In her time at NZ-NEC, Raynel has also published papers on her investigations into the evolution of advanced roles in ophthalmic nursing to improve patient outcomes and keep up with the ever-increasing demand for specialist eyecare. She also worked closely with the late Professor Janet Marsden, a nurse and professor of ophthalmology and emergency care at Manchester Metropolitan University in the UK, who was a regular visitor to our shores and was influential in driving significant change in ophthalmic nursing both here and in the UK by championing the team approach in ophthalmology.
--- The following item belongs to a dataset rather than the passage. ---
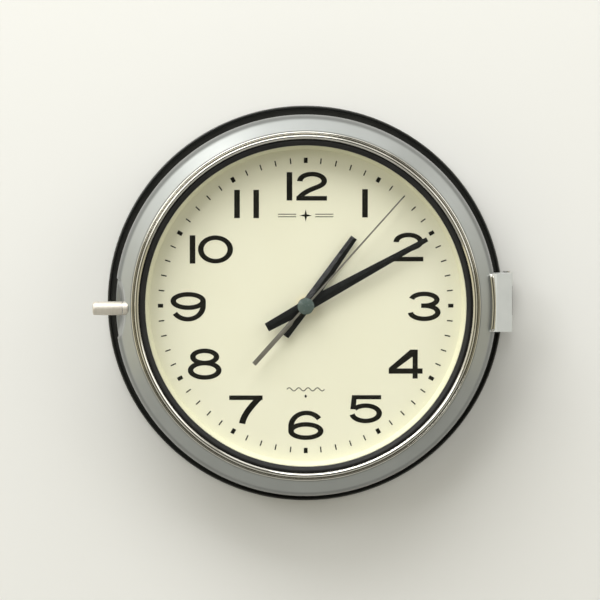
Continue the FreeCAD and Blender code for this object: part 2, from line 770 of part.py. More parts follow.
def glazing():
    glass_front = dim.glass_back + dim.glass_thickness
    node("glass", turned("glass", [
        (0, dim.glass_back), (dim.glass_radius, dim.glass_back),
        (dim.glass_radius, glass_front), (0, glass_front),
    ]))
    node("glass_gasket", turned("glass_gasket", [
        (dim.gasket_inner_radius, dim.gasket_back), (dim.bezel_skirt_inner, dim.gasket_back),
        (dim.bezel_skirt_inner, dim.bezel_lip_back),
        (dim.gasket_inner_radius, dim.bezel_lip_back),
        (dim.gasket_inner_radius, glass_front), (dim.glass_radius, glass_front),
        (dim.glass_radius, dim.glass_back), (dim.gasket_inner_radius, dim.glass_back),
    ]))
    spigot = dim.bezel_skirt_inner - RETAINER_GAP
    retainer = turned("retainer_profile", [
        (dim.retainer_inner_radius, dim.retainer_back),
        (dim.bezel_skirt_outer, dim.retainer_back),
        (dim.bezel_skirt_outer, dim.bezel_skirt_back),
        (spigot, dim.bezel_skirt_back), (spigot, dim.gasket_back),
        (dim.retainer_inner_radius, dim.gasket_back),
    ])
    holes = []
    screws = []
    for angle in RETAINER_SCREW_ANGLES:
        spot = around(dim.retainer_screw_circle, angle, dim.retainer_back - 1)
        holes.append(cylinder(RETAINER_SCREW_RADIUS, RETAINER_SCREW_LENGTH, spot))
        seat = around(dim.retainer_screw_circle, angle, dim.retainer_back)
        screws.append(screw(
            RETAINER_HEAD_RADIUS, RETAINER_HEAD_HEIGHT, RETAINER_SCREW_RADIUS,
            RETAINER_SCREW_LENGTH, seat, BACKWARD
        ))
    node("glass_retainer", cut(retainer, *holes))
    node("retainer_screws", group(*screws))


# ---------------------------------------------------------------- latch and hinge

KNOB_ROUNDING = 0.6
HINGE_SCREW_LENGTH = 7
HINGE_HEAD_RADIUS = 2.5
HINGE_HEAD_HEIGHT = 1.2
HINGE_HEAD_REACH = 109.7        # where the heads press on the cover's inside
HINGE_SCREW_START = 105
HINGE_SCREW_WAY = 13


def latch_parts():
    bore = dim.spindle_radius + dim.running_gap
    washer_end = dim.knob_inner_end - dim.washer_thickness
    rounding = KNOB_ROUNDING
    handle = turned("knob_profile", [
        (0, dim.spindle_end), (dim.spindle_radius, dim.spindle_end),
        (dim.spindle_radius, dim.knob_inner_end), (dim.knob_radius, dim.knob_inner_end),
        (dim.knob_radius, dim.knob_end - rounding), Bend(rounding, -1),
        (dim.knob_radius - rounding, dim.knob_end), (0, dim.knob_end),
    ])
    # the outline is measured leftwards from the centre plane, so local Z points left
    pin_length = dim.spindle_end - dim.cam_end + 1
    pin = cylinder(dim.cam_radius, pin_length, (0, -dim.cam_offset, dim.cam_end))
    axis = (0, dim.latch_level, dim.latch_axis)
    node("latch_knob", fuse(handle, pin), axis, OUT_LEFT)
    node("latch_washer", hollow(dim.knob_radius, bore, dim.washer_thickness,
                                (0, 0, washer_end)), axis, OUT_LEFT)
    bush_length = washer_end - dim.bush_end
    node("latch_bush", hollow(dim.knob_radius, bore, bush_length), (
        -dim.bush_end, dim.latch_level, dim.latch_axis), OUT_LEFT)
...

Demonstrating their mutual respect, Raynel contributed to Prof Marsden’s book, Ophthalmic Care, a core text in Auckland’s post-graduate courses. She’s also always been a strong supporter of other nurses pursuing research goals, helping them with publication by guiding them through the process and ensuring good content and flow, says Slight.

 

Though she’s retired as NZ-NEC manager, Raynel intends to remain busy working part-time in ADHB’s ophthalmology department. She’s also investigating service delivery workshops for her more junior colleagues to highlight some of the issues that impact the efficiency of an ophthalmic service, and she intends to continue to campaign for New Zealand’s ophthalmic nurses to get together, get involved and have their voices heard. Following in her footsteps, she also says she hopes New Zealand’s ophthalmic nurses will continue to develop their skills so they can have an even greater impact on patient care in the future.

 

“Sue has been a great friend and a driver of change. The success of the Department of Ophthalmology and the New Zealand National Eye Centre is in no small part due to her unstinting contribution,” says Prof McGhee. “We are unlikely to see anyone in the foreseeable future with her wit, tenacity and comprehensive view of nursing, ophthalmology and healthcare in New Zealand. She is one of a kind and we cannot even attempt to replace her!”

 

Louise Wood is a therapeutically qualified optometrist working at City Eye Specialists in Auckland, New Zealand and is a regular contributor to NZ Optics.